Article publié dans Axone n°8 – juin 2021
Nichée au creux des bras de la ville haute, la cuve Saint-Vincent s’ouvre comme une parenthèse verte en pleine ville. Ce lieu de promenade atypique témoigne du passé viticole de la cité médiévale. Empruntez les grimpettes de la Montagne couronnée pour découvrir l’envers de ce décor apprécié des habitants comme des touristes.

Quand Laon était la capitale des vins…

© Arch. Dép. Aisne, E-dépôt 401 DD25.

Au xiie siècle, Laon est toujours un lieu de pouvoir et abrite au moins 10 000 habitants. L’ancienne capitale des Carolingiens est une ville prospère qui connaît une période de construction intense, avec, notamment, le chantier de la cathédrale Notre-Dame de Laon. En 1128, le roi Louis VI le Gros accorde aux habitants une charte communale. Ce document leur donne une nouvelle forme d’autonomie et met fin au conflit qui les opposait à l’évêché depuis de nombreuses années.

L’évêché de Laon est l’un des plus puissants du royaume. Les évêques successifs reçoivent à leur table des invités prestigieux, dont les rois de France, et ont donc un rang à tenir. Posséder un vignoble indique justement un statut social important. C’est la raison pour laquelle les religieux ont commencé à cultiver des vignes sur les versants de la cuve Saint-Vincent.

Jusqu’au xviiie siècle, le vin produit à Laon est l’un des plus réputés d’Europe. Grâce à la proximité des voies marchandes et des ports de la mer du Nord, il est exporté dans les Flandres et jusqu’à la cour du Roi d’Angleterre. En France, il est particulièrement apprécié et est même servi lors des fêtes qui suivent le sacre d’un roi, à Reims.

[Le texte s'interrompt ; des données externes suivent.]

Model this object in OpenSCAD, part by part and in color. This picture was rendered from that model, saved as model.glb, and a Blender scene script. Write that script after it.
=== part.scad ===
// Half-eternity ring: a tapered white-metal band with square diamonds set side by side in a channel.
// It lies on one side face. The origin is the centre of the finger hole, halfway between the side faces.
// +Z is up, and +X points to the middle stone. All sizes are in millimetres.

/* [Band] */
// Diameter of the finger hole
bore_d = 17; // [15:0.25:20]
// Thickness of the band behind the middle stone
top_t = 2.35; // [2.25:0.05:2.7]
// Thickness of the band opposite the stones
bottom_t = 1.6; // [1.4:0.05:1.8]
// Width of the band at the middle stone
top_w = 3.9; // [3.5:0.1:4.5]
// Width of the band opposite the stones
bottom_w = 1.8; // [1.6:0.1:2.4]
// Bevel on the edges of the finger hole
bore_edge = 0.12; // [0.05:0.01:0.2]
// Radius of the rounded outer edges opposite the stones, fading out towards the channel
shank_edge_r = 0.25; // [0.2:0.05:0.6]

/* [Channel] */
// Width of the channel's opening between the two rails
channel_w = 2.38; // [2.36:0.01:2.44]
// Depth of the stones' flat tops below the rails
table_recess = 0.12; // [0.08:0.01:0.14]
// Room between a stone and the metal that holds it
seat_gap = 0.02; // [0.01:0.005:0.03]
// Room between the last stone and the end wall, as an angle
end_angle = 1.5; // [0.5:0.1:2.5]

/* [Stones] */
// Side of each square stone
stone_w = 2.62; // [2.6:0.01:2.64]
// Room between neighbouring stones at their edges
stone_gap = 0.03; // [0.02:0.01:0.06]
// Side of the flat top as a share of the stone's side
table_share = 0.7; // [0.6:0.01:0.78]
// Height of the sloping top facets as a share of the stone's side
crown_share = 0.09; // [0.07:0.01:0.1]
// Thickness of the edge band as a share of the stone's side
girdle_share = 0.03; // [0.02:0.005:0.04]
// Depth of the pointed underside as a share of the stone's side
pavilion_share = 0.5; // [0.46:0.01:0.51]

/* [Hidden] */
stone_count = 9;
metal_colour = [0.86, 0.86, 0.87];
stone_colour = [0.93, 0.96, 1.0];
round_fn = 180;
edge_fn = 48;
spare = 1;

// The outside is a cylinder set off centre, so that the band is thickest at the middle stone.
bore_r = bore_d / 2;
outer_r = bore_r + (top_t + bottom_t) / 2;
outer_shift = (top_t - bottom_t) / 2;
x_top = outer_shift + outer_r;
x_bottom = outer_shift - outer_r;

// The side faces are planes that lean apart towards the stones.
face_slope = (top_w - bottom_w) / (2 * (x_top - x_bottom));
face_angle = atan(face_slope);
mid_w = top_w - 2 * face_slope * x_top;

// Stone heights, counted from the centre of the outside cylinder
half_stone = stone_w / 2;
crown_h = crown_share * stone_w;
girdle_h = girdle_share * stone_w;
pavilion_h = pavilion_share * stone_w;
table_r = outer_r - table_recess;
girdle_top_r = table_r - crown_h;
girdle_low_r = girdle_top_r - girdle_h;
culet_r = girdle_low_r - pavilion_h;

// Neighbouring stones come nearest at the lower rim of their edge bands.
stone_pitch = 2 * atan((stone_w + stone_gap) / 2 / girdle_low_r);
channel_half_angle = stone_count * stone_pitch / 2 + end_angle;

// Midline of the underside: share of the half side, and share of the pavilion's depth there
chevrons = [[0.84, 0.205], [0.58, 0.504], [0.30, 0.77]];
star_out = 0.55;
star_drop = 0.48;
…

La production viticole s’achève à Laon au xixe siècle. Le chemin de fer permet désormais d’importer des vins du Languedoc ou du Bordelais. En 1861, une épidémie de phylloxéra ravage les vignes partout en France. Si elle est finalement vaincue, les cultivateurs laonnois se tournent désormais vers le blé et la betterave à sucre.

Un panorama remarquable

La cuve Saint-Vincent est le point de départ de plusieurs grimpettes, ces sentiers en pente qui relient la ville haute à la ville basse. La rue des Vendangeoirs s’ouvre ainsi sur le Chemin des Froids-Culs et celui des Fonds Saint-Jean, qui rejoint le sentier des Chenizelles.

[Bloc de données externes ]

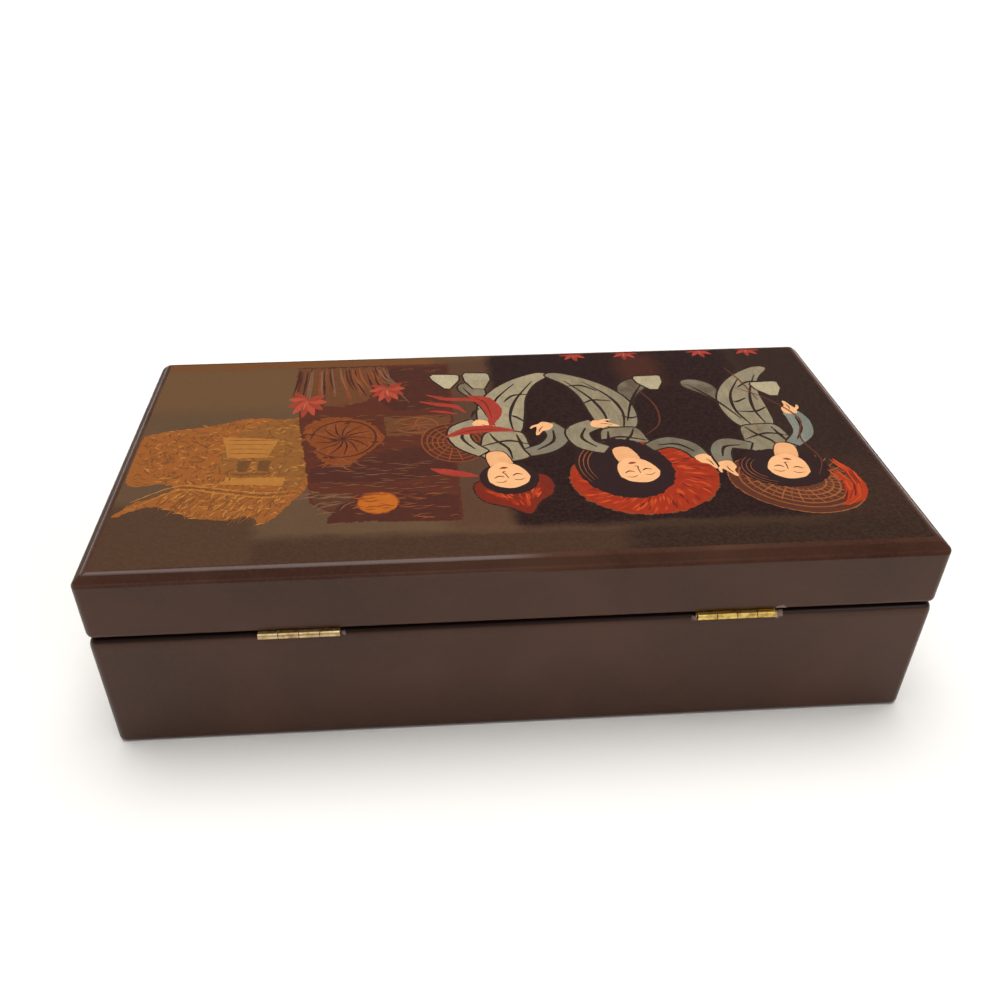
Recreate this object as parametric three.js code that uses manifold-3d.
// A hinged lacquer jewelry box: a hollow base and a hollow lid of lacquered wood, with bevelled
// lid edges and softly rounded rims, joined at the back by two small brass butt hinges.
//
// Units are millimetres. X runs along the box, Y from the front (-Y) to the hinges (+Y), Z up.
// The origin is the middle of the underside.

import * as THREE from "three";
import { mergeVertices } from "three/addons/utils/BufferGeometryUtils.js";
import Module from "manifold-3d";

const wasm = await Module();
wasm.setup();

// Driving sizes of the box
const BOX_LENGTH = 250;
const BOX_WIDTH = 142;
const BOX_HEIGHT = 63;
const LID_HEIGHT = 21.3; // from the lid's rim to its top
const RIM_GAP = 0.8; // between the closed rims

// Wood thicknesses
const WALL = 7;
const FLOOR = 5;
const LID_TOP = 6;

// Edges
const CORNER_RADIUS = 2.5; // the four upright outside edges
const TOP_CORNER_RADIUS = 1; // corners of the lid's flat top, inside its bevel
const INNER_CORNER_RADIUS = 2; // upright corners of both hollows
const INNER_FILLET = 1.5; // where the walls meet the floor and the lid's ceiling
const BEVEL_IN = 3.4; // lid bevel, measured across the top
const BEVEL_DOWN = 2.6; // lid bevel, measured down the sides
const BEVEL_EASE = 0.9; // length over which each edge of the bevel is softened
const LID_RIM_ROUND = 1.8; // outside edge of the lid's rim
const BASE_RIM_IN = 1.4; // slow rounding of the base's rim, measured across the rim
const BASE_RIM_DOWN = 3.2; // the same rounding, measured down the sides
const INNER_RIM_ROUND = 0.6; // inside edges of both rims
const FOOT_ROUND = 1.5; // outside edges of the underside

// Hinges
const HINGE_SPREAD = 128.5; // between the middles of the two hinges
const HINGE_LENGTH = 23.5;
const KNUCKLES = 4; // even ones belong to the base leaf, odd ones to the lid leaf
const KNUCKLE_GAP = 0.3;
const BARREL_RADIUS = 0.95;
const BARREL_PROUD = 1.0; // how far the barrel's axis stands behind the back wall
const PIN_RADIUS = 0.45;
const PIN_PLAY = 0.05;
const PIN_END = 0.1; // how far the pin stands out of each end of the barrel
const LEAF_THICKNESS = 0.7;
const LEAF_REACH = 5.2; // from the back wall to the leaf's inner edge, across the rim
const LEAF_GAP = 0.3; // between the two folded leaves
const BARREL_CLEARANCE = 0.3; // between a leaf's plate and the other leaf's knuckles
const MORTISE_PLAY = 0.1;

// Countersunk screws that hold the leaves
const SCREW_SPACING = 14;
const SCREW_FROM_BACK = 2.7; // from the back wall to the screws' row
const SCREW_RADIUS = 0.6;
const SCREW_LENGTH = 6;
const SCREW_HEAD_RADIUS = 1.2;
const SCREW_HEAD_DEPTH = 0.5;
const SCREW_PLAY = 0.05;
const SLOT_WIDTH = 0.35;
const SLOT_DEPTH = 0.25;

// Smoothness
const CORNER_STEPS = 6;
const ROUND_STEPS = 5;
const BARREL_SIDES = 24;
const SCREW_SIDES = 16;
const BEYOND = 2; // how far a cutting tool runs past what it cuts

// Places that follow from the sizes above
const BASE_HEIGHT = BOX_HEIGHT - LID_HEIGHT - RIM_GAP;
const LID_RIM_Z = BASE_HEIGHT + RIM_GAP;
const BACK_Y = BOX_WIDTH / 2;
const AXIS_Y = BACK_Y + BARREL_PROUD;
const AXIS_Z = BASE_HEIGHT + RIM_GAP / 2;
const LEAF_INNER_Y = BACK_Y - LEAF_REACH;
const LEAF_OUTER_Y = AXIS_Y - BARREL_RADIUS - BARREL_CLEARANCE;
const SCREW_Y = BACK_Y - SCREW_FROM_BACK;

const lacquer = new THREE.MeshStandardMaterial({ color: 0x3f2c26, roughness: 0.16, metalness: 0 });
const brass = new THREE.MeshStandardMaterial({ color: 0xc9a55a, roughness: 0.32, metalness: 1 });

// Solids for cutting and joining

function solidOf(geometry) {
  const bare = geometry.clone();
  bare.deleteAttribute("normal");
  bare.deleteAttribute("uv");
  const merged = mergeVertices(bare, 1e-4);
  return new wasm.Manifold(
    new wasm.Mesh({
      numProp: 3,
      vertProperties: merged.attributes.position.array,
      triVerts: new Uint32Array(merged.index.array),
    }),
  );
}

function geometryOf(solid) {
  const mesh = solid.getMesh();
  const geometry = new THREE.BufferGeometry();
  geometry.setAttribute("position", new THREE.BufferAttribute(mesh.vertProperties, 3));
  geometry.setIndex(new THREE.BufferAttribute(mesh.triVerts, 1));
  geometry.computeVertexNormals();
  return geometry;
}

function block(x0, x1, y0, y1, z0, z1) {
  const geometry = new THREE.BoxGeometry(x1 - x0, y1 - y0, z1 - z0);
  geometry.translate((x0 + x1) / 2, (y0 + y1) / 2, (z0 + z1) / 2);
  return solidOf(geometry);
}

// A round bar along X.
function bar(radius, x0, x1, y, z) {
  const geometry = new THREE.CylinderGeometry(radius, radius, x1 - x0, BARREL_SIDES);
  geometry.rotateZ(Math.PI / 2);
  geometry.translate((x0 + x1) / 2, y, z);
  return solidOf(geometry);
}

// Hollow shells, lofted through rounded-rectangle rings

// A ring at a height, inset from the box's outline by the same amount on all sides.
function ring(inset, z, radius) {
  const halfX = BOX_LENGTH / 2 - inset - radius;
  const halfY = BOX_WIDTH / 2 - inset - radius;
  const corners = [[1, 1], [-1, 1], [-1, -1], [1, -1]];
  return corners.flatMap(([sideX, sideY], corner) =>
    Array.from({ length: CORNER_STEPS + 1 }, (_, step) => {
      const angle = (corner + step / CORNER_STEPS) * (Math.PI / 2);
      return new THREE.Vector3(
        sideX * halfX + radius * Math.cos(angle),
        sideY * halfY + radius * Math.sin(angle),
        z,
      );
    }),
  );
}

// Rings run in order over the skin: from the middle of a face that looks down, outwards or
// inwards and around the rim, to the middle of a face that looks up.
function shell(rings) {
  const count = rings[0].length;
  const points = rings.flat();
  const first = points.push(new THREE.Vector3(0, 0, rings[0][0].z)) - 1;
  const last = points.push(new THREE.Vector3(0, 0, rings.at(-1)[0].z)) - 1;
  const top = (rings.length - 1) * count;
  const faces = [];
  for (let j = 0; j < count; j++) {
    const next = (j + 1) % count;
    faces.push(first, next, j);
    for (let low = 0; low < top; low += count) {
      const high = low + count;
      faces.push(low + j, low + next, high + next, low + j, high + next, high + j);
    }
    faces.push(last, top + j, top + next);
  }
  const geometry = new THREE.BufferGeometry().setFromPoints(points);
  geometry.setIndex(faces);
  return solidOf(geometry);
}

// Stations of a quarter round in a wall's section. Each is [inset, height]; the arc starts at
// angle from and ends at angle to, both in quarter turns from the outward direction. It is part
// of a circle, or of an ellipse if its rise is given.
function arc(inset, z, radius, from, to, rise = radius) {
  return Array.from({ length: ROUND_STEPS + 1 }, (_, step) => {
    const angle = (from + ((to - from) * step) / ROUND_STEPS) * (Math.PI / 2);
    return [inset - radius * Math.cos(angle), z + rise * Math.sin(angle)];
  });
}

// The bevel's two soft edges, as curves that start and end along the faces they join.
function bevel(top) {
  const side = new THREE.Vector2(0, top - BEVEL_DOWN);
  const crease = new THREE.Vector2(BEVEL_IN, top);
  const slope = crease.clone().sub(side).normalize().multiplyScalar(BEVEL_EASE);
  const edges = [
    [new THREE.Vector2(0, side.y - BEVEL_EASE), side, side.clone().add(slope)],
    [crease.clone().sub(slope), crease, new THREE.Vector2(BEVEL_IN + BEVEL_EASE, top)],
  ];
  return edges.flatMap((ends) =>
    new THREE.QuadraticBezierCurve(...ends).getPoints(ROUND_STEPS).map((p) => [p.x, p.y]),
  );
}

function outside(stations, leastRadius) {
  return stations.map(([inset, z]) => ring(inset, z, Math.max(CORNER_RADIUS - inset, leastRadius)));
}

function inside(stations) {
  return stations.map(([inset, z]) => ring(inset, z, INNER_CORNER_RADIUS + WALL - inset));
}

function baseShell() {
  const rimInner = WALL - INNER_RIM_ROUND;
  const innerEdge = WALL + INNER_FILLET;
  const outer = [
    ...arc(FOOT_ROUND, FOOT_ROUND, FOOT_ROUND, -1, 0),
    ...arc(BASE_RIM_IN, BASE_HEIGHT - BASE_RIM_DOWN, BASE_RIM_IN, 0, 1, BASE_RIM_DOWN),
  ];
  const inner = [
    ...arc(rimInner, BASE_HEIGHT - INNER_RIM_ROUND, INNER_RIM_ROUND, 1, 2),
    ...arc(innerEdge, FLOOR + INNER_FILLET, INNER_FILLET, 0, -1),
  ];
  return shell([...outside(outer, TOP_CORNER_RADIUS), ...inside(inner)]);
}

function lidShell() {
  const ceiling = BOX_HEIGHT - LID_TOP;
  const rimInner = WALL - INNER_RIM_ROUND;
  const innerEdge = WALL + INNER_FILLET;
  const inner = [
    ...arc(innerEdge, ceiling - INNER_FILLET, INNER_FILLET, 1, 0),
    ...arc(rimInner, LID_RIM_Z + INNER_RIM_ROUND, INNER_RIM_ROUND, 2, 3),
  ];
  const outer = [
    ...arc(LID_RIM_ROUND, LID_RIM_Z + LID_RIM_ROUND, LID_RIM_ROUND, -1, 0),
    ...bevel(BOX_HEIGHT),
  ];
  return shell([...inside(inner), ...outside(outer, TOP_CORNER_RADIUS)]);
}

// Hinges. A leaf and its cuts are made for the base, and turned over about the hinge's axis
// for the lid: side is -1 below the axis and 1 above it.

function leafLevels(side) {
  const near = AXIS_Z + (side * LEAF_GAP) / 2;
  const far = near + side * LEAF_THICKNESS;
  return { near, far, low: Math.min(near, far), high: Math.max(near, far) };
}

function screwPlaces(middle) {
  return [middle - SCREW_SPACING / 2, middle + SCREW_SPACING / 2];
}

// A screw's outline from its face to its tip, grown by a clearance, turned about its own axis.
function screwSolid(x, side, play, face) {
  const head = SCREW_HEAD_RADIUS + play;
  const shank = SCREW_RADIUS + play;
  const tip = SCREW_LENGTH + play;
  const profile = [[0, -face], [head, -face], [head, 0], [shank, SCREW_HEAD_DEPTH]];
  profile.push([shank, tip - shank], [0, tip]);
  const geometry = new THREE.LatheGeometry(
    profile.map(([radius, depth]) => new THREE.Vector2(radius, -depth)).reverse(),
    SCREW_SIDES,
  );
  geometry.rotateX(side < 0 ? Math.PI / 2 : -Math.PI / 2);
  geometry.translate(x, SCREW_Y, leafLevels(side).near);
  return solidOf(geometry);
}

function screw(x, side) {
  const { near } = leafLevels(side);
  const bottom = near + side * SLOT_DEPTH;
  const slot = block(
    x - SCREW_HEAD_RADIUS - BEYOND,
    x + SCREW_HEAD_RADIUS + BEYOND,
    SCREW_Y - SLOT_WIDTH / 2,
    SCREW_Y + SLOT_WIDTH / 2,
    Math.min(bottom, near - side * BEYOND),
    Math.max(bottom, near - side * BEYOND),
  );
  return screwSolid(x, side, 0, 0).subtract(slot);
}

// The knuckles of one leaf: their first and last places along the hinge.
function knuckleSpans(middle, side) {
  const pitch = (HINGE_LENGTH + KNUCKLE_GAP) / KNUCKLES;
  const start = middle - HINGE_LENGTH / 2;
  const spans = [];
  for (let k = side < 0 ? 0 : 1; k < KNUCKLES; k += 2) {
    spans.push([start + k * pitch, start + (k + 1) * pitch - KNUCKLE_GAP]);
  }
  return spans;
}

function leaf(middle, side) {
  const { low, high } = leafLevels(side);
  const half = HINGE_LENGTH / 2;
  let made = block(middle - half, middle + half, LEAF_INNER_Y, LEAF_OUTER_Y, low, high);
  for (const [from, to] of knuckleSpans(middle, side)) {
    made = made.add(block(from, to, LEAF_INNER_Y, AXIS_Y, low, high));
    made = made.add(bar(BARREL_RADIUS, from, to, AXIS_Y, AXIS_Z));
  }
  const boreStart = middle - half - BEYOND;
  const boreEnd = middle + half + BEYOND;
  made = made.subtract(bar(PIN_RADIUS + PIN_PLAY, boreStart, boreEnd, AXIS_Y, AXIS_Z));
  for (const x of screwPlaces(middle)) {
    made = made.subtract(screwSolid(x, side, SCREW_PLAY, BEYOND));
  }
  return made;
}

function pin(middle) {
  const half = HINGE_LENGTH / 2 + PIN_END;
  return bar(PIN_RADIUS, middle - half, middle + half, AXIS_Y, AXIS_Z);
}

// What one leaf and its screws need cut out of a rim.
function mortise(middle, side) {
  const { far } = leafLevels(side);
  const half = HINGE_LENGTH / 2 + MORTISE_PLAY;
  const open = AXIS_Z - side * BEYOND;
  let made = block(
    middle - half,
    middle + half,
    LEAF_INNER_Y - MORTISE_PLAY,
    BACK_Y + BEYOND,
    Math.min(far, open),
    Math.max(far, open),
  );
  for (const x of screwPlaces(middle)) {
    made = made.add(screwSolid(x, side, SCREW_PLAY, 0));
  }
  return made;
}

// The assembled box

const box = new THREE.Group();

function addPiece(name, solid, material) {
  const mesh = new THREE.Mesh(geometryOf(solid), material);
  mesh.name = name;
  box.add(mesh);
}

const HINGES = [["left", -HINGE_SPREAD / 2], ["right", HINGE_SPREAD / 2]];
const SIDES = [["base", -1], ["lid", 1]];
const shells = { base: baseShell(), lid: lidShell() };

for (const [body, side] of SIDES) {
  const [left, right] = HINGES.map(([, middle]) => mortise(middle, side));
  addPiece(body, shells[body].subtract(left).subtract(right), lacquer);
}

for (const [name, middle] of HINGES) {
  for (const [body, side] of SIDES) {
    addPiece(`${name}_hinge_${body}_leaf`, leaf(middle, side), brass);
    screwPlaces(middle).forEach((x, n) => {
      addPiece(`${name}_hinge_${body}_screw_${n + 1}`, screw(x, side), brass);
    });
  }
  addPiece(`${name}_hinge_pin`, pin(middle), brass);
}

export default box;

Celui-ci débouche sur la porte des Chenizelles, un bâtiment fortifié datant du xiiie siècle. Conçue pour les piétons, cette porte donnait accès à la ville haute. Autrefois, elle comportait une herse tombante, des vantaux et un assommoir. Restent aujourd’hui ses tours élancées, enserrées dans la muraille.

Plus bas, se trouve le promontoire de la Madeleine, avec l’ancienne abbaye Saint-Vincent. Fondée vers 580, celle-ci est sans doute la plus ancienne fondation monastique de Laon. Au cours de son histoire, elle a été plusieurs fois incendiée, notamment par les Vikings, en 882, et par les troupes d’Édouard III d’Angleterre, en 1359. En juin 2008, un nouvel incendie la ravage, détruisant la toiture et les planchers.

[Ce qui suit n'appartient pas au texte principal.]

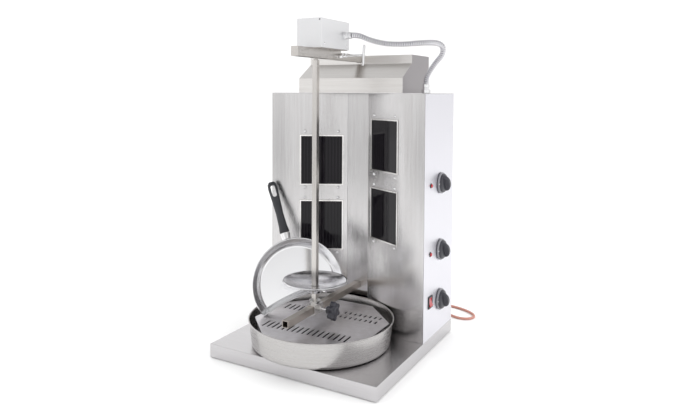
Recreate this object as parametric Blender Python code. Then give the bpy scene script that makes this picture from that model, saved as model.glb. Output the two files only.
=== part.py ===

Tout au sud de la cuve, la batterie Morlot est un vestige militaire du xixe siècle. Elle fut construite en 1878 afin d’établir des communications avec les autres forts du secteur à l’aide d’un télégraphe optique. Celui-ci fonctionnait avec une lampe à pétrole et un jeu de miroirs. Utilisant la lumière du soleil, il permettait de faire passer des messages indétectables pour les ennemis situés en contrebas. Depuis cette butte, les promeneurs ont la joie de découvrir une vue exceptionnelle, s’étendant de la ville basse jusqu’au Chemin des Dames.

La cuve Saint-Vincent est une étape incontournable lors d’une randonnée à Laon. Et, si la ville ne produit plus de vin, les curieux peuvent toujours déguster une chope d’hypocras local, mélange de vin rouge et d’épices !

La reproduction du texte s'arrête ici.